Even as his speed has lessened, Paul has a steal percentage that has remained above 2.0 every season. Until his physical capabilities reach the point where his basketball mind is no longer enough, Paul retains his spot amongst the game’s elite.


Tier 3A (20-23)

  • Devin Booker — stayed at 3A year over year

Zach only names four players in the 3A group, along with Jrue Holiday, Trae Young and Zion Williamson.

Devin Booker faces similar questions to Young defensively, as he ranked 743rd in dRAPM. The sample sizes are so small that individual defensive metrics are almost inherently unreliable for the playoffs, but observationally, he was more locked in during the postseason. For example, he had several good sequences of weakside help during the Finals when Phoenix changed its assignments to have Booker, rather than Chris Paul, be the player patrolling the baseline while (not) guarding P.J. Tucker.

Many, including me, were critical of his offensive approach in the Finals, where the Bucks’ scheme of guarding him one-on-one for the most part resulted in a lot of midrange jumpers.
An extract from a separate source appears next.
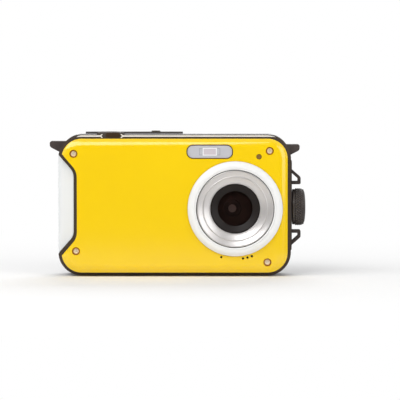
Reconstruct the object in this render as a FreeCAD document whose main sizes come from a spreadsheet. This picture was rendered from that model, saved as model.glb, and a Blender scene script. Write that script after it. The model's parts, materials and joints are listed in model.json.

While Booker is an elite midrange scorer, one of only a handful of players to hit more than 50 percent of their self-created 2-point jumpers last season, pushing him toward those shots and away from rim attacks (and attendant free throws drawn) and drive-and-kicks to teammates helped transform a great scorer into a just a pretty good one for that series:

In what was overall a spectacularly successful first playoff run, Booker can be forgiven for what amounts to a slight decision-making miscalibration in one series. It’s hard to prove statistically, but the ability to solve that kind of playoff puzzle based on past trials and errors is one of the reasons playoff experience tends to correlate with deeper postseason runs. One needs only to look to Booker’s Finals opponent, Antetokounmpo, to see an example of a player figuring out some of the defensive tactics that stymied him in earlier series in previous years.
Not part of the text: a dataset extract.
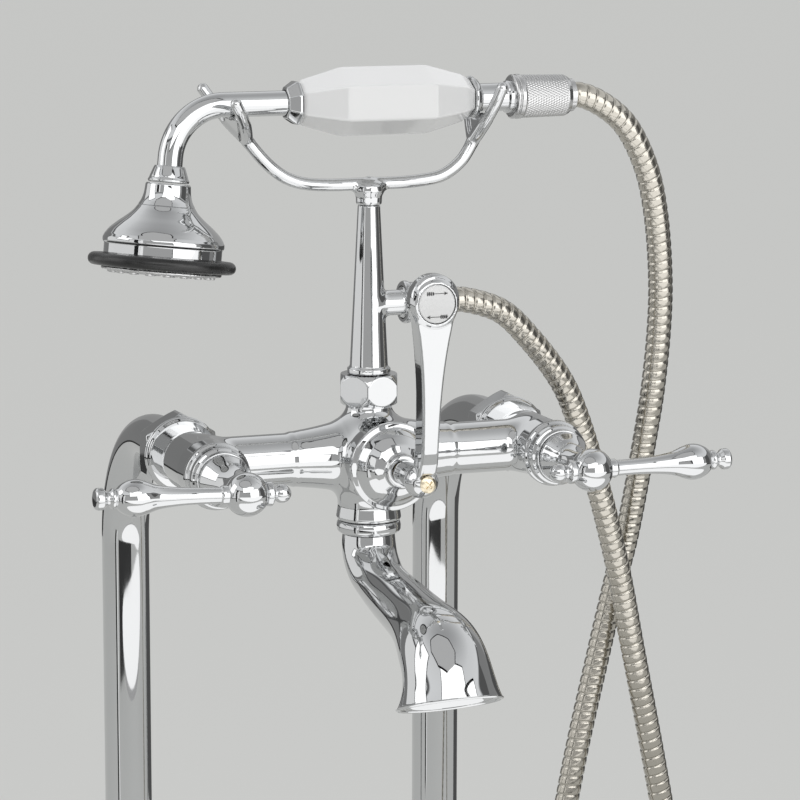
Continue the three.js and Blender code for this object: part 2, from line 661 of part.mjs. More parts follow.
function head() {
  const group = new THREE.Group();
  // Its axis leans, so that the spray points down and away from the grip.
  group.position.set(-109.4, 0, 102.6 - HANDSET_HEIGHT);
  group.rotation.y = HEAD_TILT;
  group.add(
    piece("head_shell", headShell(), CHROME),
    piece("head_nut", headNut(), CHROME),
    piece("head_collar", headCollar(), CHROME),
    piece("head_washer", ring(4.6, NECK_R, 34.4, 36, UP), RUBBER),
    piece("face_plate", facePlate(), SATIN),
    piece("rubber_ring", rubberRing(), RUBBER),
  );
  return group;
}

function handset() {
  const group = new THREE.Group();
  group.position.z = HANDSET_HEIGHT;
  const [from, to] = GRIP_ENDS;
  const cup = turned([
    [6.2, to + GAP], [9.8, to + GAP], [10.4, 55], [9.4, 56.9], [7.8, 57.3], [6.2, 57.3],
    [6.2, to + GAP],
  ], RIGHT, LARGE);
  const rolled = new THREE.Group();
  rolled.rotation.x = HANDSET_ROLL;
  rolled.add(piece("handset_neck", neck(), CHROME), head());
  group.add(
    rolled,
    piece("grip_ferrule", gripFerrule(), CHROME),
    piece("grip_washer", ring(6.3, 7.8, -40, from - GAP, RIGHT), RUBBER),
    piece("grip", grip(), PORCELAIN),
    piece("grip_core", ring(4, 5.8, -40.8, 66.2, RIGHT, 12), BRASS),
    piece("grip_cup", cup, CHROME),
    piece("handset_rear_tube", rearTube(), CHROME),
    piece("hose_nut_handset", handsetNut(), SATIN),
    piece("hose_washer_handset", ring(4.2, 8.2, 84.3, 86.5, RIGHT), RUBBER),
  );
  return group;
}

// ---- Hose ----
function hose() {
  const path = new THREE.CatmullRomCurve3(HOSE_ROUTE.map((p) => new THREE.Vector3(...p)));
  path.arcLengthDivisions = 800;
  return piece("hose", tube(path, 52, HOSE_R, 0, 8), SATIN);
}

const faucet = new THREE.Group();
faucet.position.set(0, -RISER_BACK, BODY_HEIGHT);
faucet.add(supply(), piece("valve_body", valveBody(), CHROME));
for (const [side, sign] of Object.entries(SIDES)) faucet.add(valve(side, sign));
faucet.add(diverter(), spoutParts(), columnParts(), handset(), hose());

export default faucet;
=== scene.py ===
"""Tub filler on two floor risers: the looks. Lengths of the object are in millimetres in the body frame
(origin on the crossbar's axis, +X right, +Y back, +Z up) and are placed in the row frame in metres."""

import math

import bpy
import numpy as np
from mathutils import Matrix, Vector


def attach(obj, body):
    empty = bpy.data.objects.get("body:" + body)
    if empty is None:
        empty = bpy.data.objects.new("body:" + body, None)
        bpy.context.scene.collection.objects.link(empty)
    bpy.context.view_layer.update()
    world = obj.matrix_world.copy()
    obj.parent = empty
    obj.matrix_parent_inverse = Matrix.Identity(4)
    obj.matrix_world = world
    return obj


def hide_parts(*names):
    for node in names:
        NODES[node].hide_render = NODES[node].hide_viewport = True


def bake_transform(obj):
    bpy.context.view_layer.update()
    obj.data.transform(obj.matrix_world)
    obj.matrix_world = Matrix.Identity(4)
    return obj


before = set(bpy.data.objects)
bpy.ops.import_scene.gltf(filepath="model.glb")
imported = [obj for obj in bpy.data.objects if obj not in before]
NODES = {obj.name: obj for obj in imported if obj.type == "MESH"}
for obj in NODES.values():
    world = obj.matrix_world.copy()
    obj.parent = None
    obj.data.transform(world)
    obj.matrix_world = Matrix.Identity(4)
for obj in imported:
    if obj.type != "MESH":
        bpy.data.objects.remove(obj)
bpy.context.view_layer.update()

ORIGIN = np.array([0.0, -138.0, 700.0])  # of the body frame, in the row frame
SIDES = {"left": -1, "right": 1}
VALVE_X = 89.3
FLOOR_Z = -700.0
RISER_BACK = 138.0
RISER_R, RISER_BORE, RISER_BEND = 12.7, 10.4, 66
HANDSET_Z = 178.6
HANDSET_ROLL = math.radians(-4.5)
HEAD_TILT = math.radians(6.7)
NECK_X = -75.6  # where the neck starts to bend
HANDLE_TILT = {"left": 2.2, "right": 0.7}
HANDLE_FORWARD = 76.7
BALL_R = 10.7
DISC_Z = 91.3
BUTTON_Z = 89.6
OUTLET_Z = 76.7  # of the hose outlet on the column

RIGHT, BACK, UP = (np.array(v, float) for v in ((1, 0, 0), (0, 1, 0), (0, 0, 1)))
FRONT = -BACK
FAR = 1e3


# ---- Camera ----
def make_camera():
    """A long lens, in front of the object on its left and a little above it. Its place is in metres."""
    data = bpy.data.cameras.new("camera")
    camera = bpy.data.objects.new("camera", data)
    bpy.context.scene.collection.objects.link(camera)
    place = (-0.5630, -1.6972, 1.0182)
    right = Vector((0.93743, -0.34818, 0.00224)).normalized()
    away = Vector((0.34331, 0.92323, -0.17260)).normalized()
    up = right.cross(away)
    turn = Matrix((right, up, -away)).transposed()
    camera.matrix_world = Matrix.Translation(place) @ turn.to_4x4()
    data.sensor_width = 36.0
    data.lens = 150.15
    data.clip_start, data.clip_end = 0.05, 50.0
    bpy.context.scene.camera = camera


make_camera()


# ---- Mesh helpers ----
def add_mesh(name, points, faces, sharp=None):
    """An object from points in the body frame, in millimetres."""
    mesh = bpy.data.meshes.new(name)
    placed = (np.asarray(points, float) + ORIGIN) / 1000
    mesh.from_pydata(placed.tolist(), [], [list(map(int, f)) for f in faces])
    mesh.validate()
    mesh.polygons.foreach_set("use_smooth", [True] * len(mesh.polygons))
    if sharp:
        mesh.set_sharp_from_angle(angle=math.radians(sharp))
    obj = bpy.data.objects.new(name, mesh)
    bpy.context.scene.collection.objects.link(obj)
    return obj


def finished(obj, slot, body, *nodes):
    """A piece in the material that has its slot's name, on its body and in place of its CAD nodes."""
    obj.data.materials.append(MATERIALS[slot])
    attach(obj, body)
    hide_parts(*nodes)


def perpendicular(axis):
    """The unit axis and two unit directions square to it."""
    axis = np.asarray(axis, float) / np.linalg.norm(axis)
    helper = UP if abs(axis[2]) < 0.9 else BACK
    across = np.cross(axis, helper)
    across /= np.linalg.norm(across)
    return axis, across, np.cross(axis, across)


def rounded(profile, radius=0.5, steps=4):
    """The corners of a [radius, height] profile, rounded."""
    points = [np.array(p, float) for p in profile]
    out = [points[0]]
    for before, here, after in zip(points, points[1:], points[2:]):
        a, b = before - here, after - here
        la, lb = np.linalg.norm(a), np.linalg.norm(b)
        cut = min(radius, 0.42 * la, 0.42 * lb)
        start, end = here + a / la * cut, here + b / lb * cut
        for i in range(steps + 1):
            t = i / steps
            out.append((1 - t) ** 2 * start + 2 * t * (1 - t) * here + t * t * end)
    return [*out, points[-1]]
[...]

As with Young, Booker has to make a number of small improvements to reach Tier 2. The first is finding offensive balance between shot creation and playmaking discussed above. It would also help if he became a little more reliable as a 3-point shooter, where despite his reputation in that area, Booker’s accuracy has been just OK, even controlling for the difficulty of his shot attempts (his 39.8 percent career mark on uncontested 3s is slightly above average but doesn’t really approach the elite status of the Currys, Robinsons and Porter Jr.’s of the world who are in the mid-40s or higher). The third is his clearest weakness: defense, where being a little more consistently competitive would go a long way. Those are the areas that separate Booker from the perimeter players in Tiers 2 and 1.


Tier 4 (37-79)

  • Deandre Ayton — moved up from 5A to 4B
  • Jae Crowder — moved up from 5A to 4B
  • Mikal Bridges — moved up from 5A to 4B

Thanks to an incredible season in the Valley, all three starters around Booker and Paul were awarded a bump in the tier rankings. That gives the Suns five players among the top 79 players in the league.
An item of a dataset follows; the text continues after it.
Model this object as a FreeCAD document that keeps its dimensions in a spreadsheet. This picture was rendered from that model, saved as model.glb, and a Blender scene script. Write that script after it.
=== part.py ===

Players in Tier 4 will typically produce six to eight wins per season, worth contracts in the low $20s in annual millions. They tend to fall into three groups: stars of the recent past who have aged out of All-Star-level play but are still extremely productive, those on the way up who haven’t quite reached those exalted heights and the very best role players who bring all the little complimentary skills top stars sometimes overlook.


Tier 5 (80-125)

  • Cameron Payne — from OUT OF LEAGUE to 5A
  • Just barely missed the top 125: Cameron Johnson

Tim Hardaway Jr., Devonte’ Graham, and Cameron Payne nip in ahead of Cameron Johnson and Will Barton based on their combination of shot creation and 3-point accuracy, while the latter pair are limited to either accuracy (Johnson) or aggression (Barton).


Drop-outs include Ricky Rubio and Aron Baynes, a pair of Phoenix Suns who made the Top 125 thanks to great seasons in the Valley. Both had bad years for their new teams, and given their age they don’t appear ready to pop back up into the Top 125 any time soon.

All tolled, the Suns have 6 of the Top 125 players in the league (almost 7!), according to Partnow. Using basic math, in an evenly distributed 30-team league, any one team should have 4 of the top 125 players.

What say you, Suns fans?

Which rankings do you dispute the most?